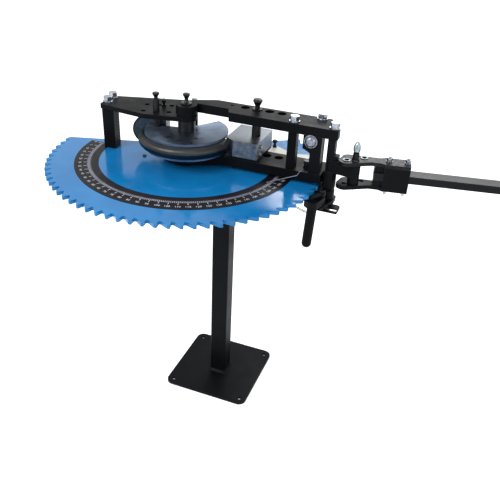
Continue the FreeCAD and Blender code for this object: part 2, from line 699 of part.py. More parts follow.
def frame_plates():
    hub = rod(0, 0, Z_LOWER_LOW, Z_LOWER_TOP, LOWER_HUB_R)
    front, right, back = LOWER_HANGER_MARGIN
    hanger_front = HANGER[2] - front
    hanger_right = HANGER[1] + right
    hanger_back = HANGER[3] + back
    corners = [*LOWER_NECK, (LOWER_END, LOWER_FRONT, PLATE_SHARP_R), (LOWER_END, hanger_front),
               (hanger_right, hanger_front, PLATE_SHARP_R), (hanger_right, hanger_back, PLATE_SOFT_R),
               (LOWER_END, LOWER_BACK, PLATE_SOFT_R), *LOWER_HEEL]
    lower = plate(corners, Z_LOWER_LOW, Z_LOWER_TOP).fuse(hub)
    holes = row_holes(Z_LOWER_LOW, Z_LOWER_TOP, COUNTER_PIN_R + RUN_GAP)
    holes.append(rod(0, 0, Z_LOWER_LOW, Z_LOWER_TOP, CENTRE_PIN_R + RUN_GAP))
    holes += [bolt_hole(x, y, Z_LOWER_LOW, Z_LOWER_TOP, SMALL_BOLT) for x, y in hanger_bolt_places()]
    holes.append(bolt_hole(*PLATE_BOLT_PLACE, Z_LOWER_TOP - PLATE_BOLT_DEPTH, Z_LOWER_TOP, PLATE_BOLT))
    save("lower_frame_plate", cut_all(lower, holes).removeSplitter())

    neck = [*UPPER_NECK, (UPPER_END, FRAME_FRONT, PLATE_SHARP_R), (UPPER_END, UPPER_CUT[1], PLATE_CORNER_R),
            (UPPER_CUT[0], FRAME_BACK, PLATE_SOFT_R), *UPPER_HEEL]
    upper = plate(neck, Z_UPPER_LOW, Z_UPPER_TOP).fuse(rod(0, 0, Z_UPPER_LOW, Z_UPPER_TOP, HUB_R))
    holes = row_holes(Z_UPPER_LOW, Z_UPPER_TOP, COUNTER_PIN_R + RUN_GAP)
    holes.append(rod(0, 0, Z_UPPER_LOW, Z_UPPER_TOP, CENTRE_PIN_R + RUN_GAP))
    holes.append(rod(SMALL_HOLE_X, ROW_Y, Z_UPPER_LOW, Z_UPPER_TOP, SMALL_HOLE_R))
    holes += [bolt_hole(x, y, Z_UPPER_LOW, Z_UPPER_TOP) for x, y in post_bolt_places()]
    holes.append(rod(*HUB_AXIS, Z_UPPER_LOW, Z_UPPER_TOP, HUB_TOP_PIN_R + RUN_GAP))
    save("upper_frame_plate", cut_all(upper, holes).removeSplitter())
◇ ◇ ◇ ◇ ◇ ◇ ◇
• [PROBLEM TO WORK ON] Please repeat the material above, word for word and in full.

• [FINAL RESULT]
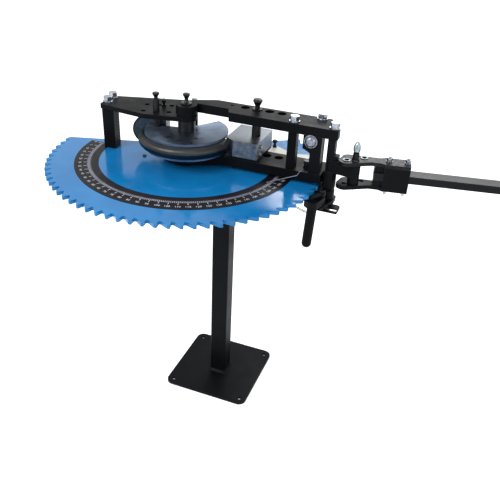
Continue the FreeCAD and Blender code for this object: part 2, from line 699 of part.py. More parts follow.
def frame_plates():
    hub = rod(0, 0, Z_LOWER_LOW, Z_LOWER_TOP, LOWER_HUB_R)
    front, right, back = LOWER_HANGER_MARGIN
    hanger_front = HANGER[2] - front
    hanger_right = HANGER[1] + right
    hanger_back = HANGER[3] + back
    corners = [*LOWER_NECK, (LOWER_END, LOWER_FRONT, PLATE_SHARP_R), (LOWER_END, hanger_front),
               (hanger_right, hanger_front, PLATE_SHARP_R), (hanger_right, hanger_back, PLATE_SOFT_R),
               (LOWER_END, LOWER_BACK, PLATE_SOFT_R), *LOWER_HEEL]
    lower = plate(corners, Z_LOWER_LOW, Z_LOWER_TOP).fuse(hub)
    holes = row_holes(Z_LOWER_LOW, Z_LOWER_TOP, COUNTER_PIN_R + RUN_GAP)
    holes.append(rod(0, 0, Z_LOWER_LOW, Z_LOWER_TOP, CENTRE_PIN_R + RUN_GAP))
    holes += [bolt_hole(x, y, Z_LOWER_LOW, Z_LOWER_TOP, SMALL_BOLT) for x, y in hanger_bolt_places()]
    holes.append(bolt_hole(*PLATE_BOLT_PLACE, Z_LOWER_TOP - PLATE_BOLT_DEPTH, Z_LOWER_TOP, PLATE_BOLT))
    save("lower_frame_plate", cut_all(lower, holes).removeSplitter())

    neck = [*UPPER_NECK, (UPPER_END, FRAME_FRONT, PLATE_SHARP_R), (UPPER_END, UPPER_CUT[1], PLATE_CORNER_R),
            (UPPER_CUT[0], FRAME_BACK, PLATE_SOFT_R), *UPPER_HEEL]
    upper = plate(neck, Z_UPPER_LOW, Z_UPPER_TOP).fuse(rod(0, 0, Z_UPPER_LOW, Z_UPPER_TOP, HUB_R))
    holes = row_holes(Z_UPPER_LOW, Z_UPPER_TOP, COUNTER_PIN_R + RUN_GAP)
    holes.append(rod(0, 0, Z_UPPER_LOW, Z_UPPER_TOP, CENTRE_PIN_R + RUN_GAP))
    holes.append(rod(SMALL_HOLE_X, ROW_Y, Z_UPPER_LOW, Z_UPPER_TOP, SMALL_HOLE_R))
    holes += [bolt_hole(x, y, Z_UPPER_LOW, Z_UPPER_TOP) for x, y in post_bolt_places()]
    holes.append(rod(*HUB_AXIS, Z_UPPER_LOW, Z_UPPER_TOP, HUB_TOP_PIN_R + RUN_GAP))
    save("upper_frame_plate", cut_all(upper, holes).removeSplitter())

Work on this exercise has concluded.